The size and strength of the hotel brand are some very crucial factors to consider. How well is your hotel known? Do your potential customers know your hotel or are they just stumbling upon it by chance? Do your existing customers also know the strength of the brand of your hotel or are they hanging around until they’re swept away by a bigger brand? Hoteliers should make sure that they build the brand of the hotel since it gets harder for hotels that don’t have strong brands. If your hotel does not have a strong brand name, connecting with multiple OTA’s and offering rate parity may be a good way to go. For small hotels, however, it’s a tricky affair. You see, signing up with an OTA means that you’ll be required to pay them a commission on top of the lowest rates the hotel offers. This simply means the hotel`s revenue takes a cut, which wouldn’t have happened had they booked their customers directly. Most often than not, they will also be put under pressure to keep rates competitive compared to hotels in their compset, they will need to keep changing rates.
You can never have a hotel brand that is too big, so all hoteliers should work on things that improve the public perception of their hotel, whether they are contracted to an OTA or not. If you are, you could add some perks to your website, say like free breakfast, free parking, event tickets or even free Wi-Fi – things that you offer that are not being used by the OTA to advertise your hotel. You could also work on making the booking process on your website faster, better and smoother than that of the OTA so that in time potential and current customers will do their booking straight from your site rather than the OTA intermediary.
Erosion of Rate Parity Agreements
This one here mainly affects the OTAs. Many hoteliers are finding ways to go round the agreements they have made with OTAs. Most of them are not ready to give up the advantages they get from the OTAs marketing them, and at the same time gain control of the online rates. This makes them devise ways to do that without violating the original terms of agreement. Hoteliers use methods like excluding some room types from being placed on OTAs, on the other hand OTA’s are offering private rates for a select group of customers and offering member room rates which offer additional discounts on BAR rates. Hotels should take care when negotiating rate parity agreements, some things need to be specifically defined, such as what is commission % and if they differ for packages and room only rates, can OTA give additional discounts and member discounts, what constitutes a package for a specific hotel and ensure that there be no ambiguities regarding any exclusions from the agreement since this will just create loopholes.
Human Error and Lag Times
Since rates change constantly, it’s possible for them to have errors by the people handling them in this sense, there may be human errors where the people responsible take a while to restore parity. Some systems are automated and they update the changes as soon as they happen but sadly, delays are inevitable even for the best of systems. OTAs have their independent sync cycles meaning that hotel systems may experience 4-15 minute delays before parity is restored. Thankfully, there is a fix for this one and it comes in the form of rate shopping tools. These rate shopping tools are offered by most systems and they basically give warnings and reports in real time in case the rates change or do not escalate or drop when compared to online competition or based on room occupancy.
When to Avoid Rate Parity
As you ponder whether rate parity will be important for you, have in mind a few scenarios where it will not really be of benefit to you. One, if your hotel is small and cannot really afford to keep up with the extra commission costs and revenue cuts, it would be wise to steer clear of rate parity,. This is because hotels like these need the extra cash to help boost their growth further. If your hotel on the other hand is big enough and has a strong brand name, it does not make sense to go for rate parity since the hotel brand already does the trick for you, you may want to offer better pricing and packages to customers booking direct on brand.com website.

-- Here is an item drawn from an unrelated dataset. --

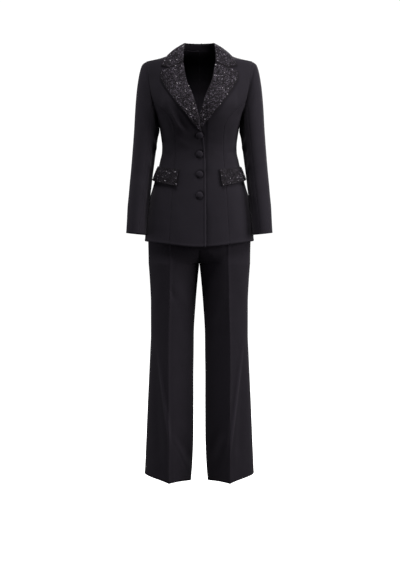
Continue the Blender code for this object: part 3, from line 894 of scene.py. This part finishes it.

Something else that is worth noting is whether the market and customer segments you intend to reach normally use all the distribution channels you have offered your most competitive rates. Do not go for rate parity if your notice that your potential customers are likely to use one or two distribution channels only among list of 10 or more channels you have subscribed to globally. If you are small hotel, you may have exclusive contracts with certain OTA because OTA may be providing you with good bookings over other OTA’s and in return you may offer exclusive pricing to OTA to ensure you are ranked high and listed on front page and are part of OTA promotions. In this case the message passed may be that you do really value certain OTA business and they may in turn generate better share of opportunities for you.
Why Go For Rate Parity?
Rate parity may have its thorns but it has its roses as well. The single most obvious one is that OTAs are able to market your services and brand in regions you may not reach as a hotel on your own. They reach all sorts of customers and it really is a good marketing strategy for you at a very good cost for you so to speak. Rate parity brings about some structure in the hotel industry and protects the hoteliers from being undercut by OTAs.
Rate parity also helps hoteliers manage their pricing, since it ensures that all levels of distribution have the same pricing. It ensures that the brand has equity in markets that are not similar by ensuring that there is no market that has cheaper rates than others.
Since we are after customers, having rate parity goes a long way in increasing the confidence of the customer in the brand products and services. It also ensures that customers do not get loopholes, for example, if a customer fishes around a few distribution channels and finds one that has lower rates for your services than others, they will clearly opt for the cheaper option, but some will not even book with you if they find your pricing inconsistent.
In conclusion, rate parity is important for your hotel but you need to look into factors that will help you dictate how necessary it is for you to take it up so don’t just pick up on it because all other hoteliers have. Hoteliers also need to be well informed on how they select OTAs to avoid making losses. For example, if you get contracted to an OTA and your hotel doesn’t make their first or second page of the search results, your chances of getting increased booking through the OTA are cut down significantly and your chances of making losses on the other hand increase dramatically. Look carefully into OTAs before deciding on which ones to settle with to ensure that you drive an increment into your hotel revenue.